Suppose $A\subseteq B$ are commutative rings, $B$ integral over $A$. Let $\mathfrak{b}$ be an ideal of $B$, and set $\mathfrak{a}=A\cap\mathfrak{b}$.
Apparently, $B/\mathfrak{b}$ is integral over $A/\mathfrak{a}$.
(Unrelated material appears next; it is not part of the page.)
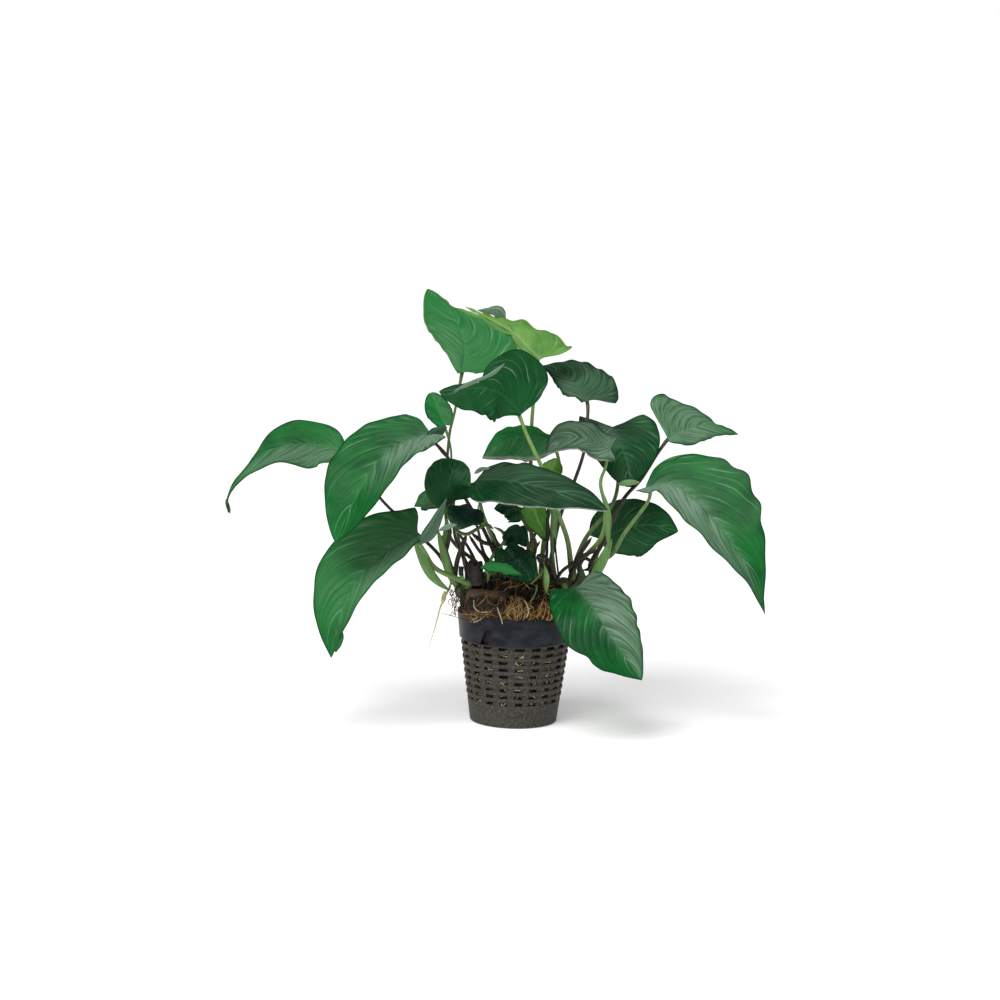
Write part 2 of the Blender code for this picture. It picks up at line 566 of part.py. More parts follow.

If $x\in B$, then it satisfies some $ x^n+a_{n-1}x^{n-1}+\cdots+a_1x+a_0=0. $ Reducing modulo $\mathfrak{b}$ shows $ (x+\mathfrak{b})^n+(a_{n-1}+\mathfrak{b})(x+\mathfrak{b})^{n-1}+\cdots+(a_1+\mathfrak{b})(x+\mathfrak{b})+(a_0+\mathfrak{b})=0+\mathfrak{b}. $ This would show that $B/\mathfrak{b}$ is integral over $A/\mathfrak{a}$ if the coefficients are in $A/\mathfrak{a}$. Why is $a+\mathfrak{b}=a+\mathfrak{a}$ for $a\in A$ here? Isn't $a+\mathfrak{b}$ the set of all $y\in B$ such that $y-a\in\mathfrak{b}$? Maybe I've interpreted the image of $a$ incorrectly.
If $y\in a+\mathfrak{b}$, then $y-a\in\mathfrak{b}$, so if $y\in A$ also, then $y-a\in A$, so $y-a\in\mathfrak{a}$. But is there some reason why $y\in A$, if at all, to see explicitly that these cosets are equal? Thanks.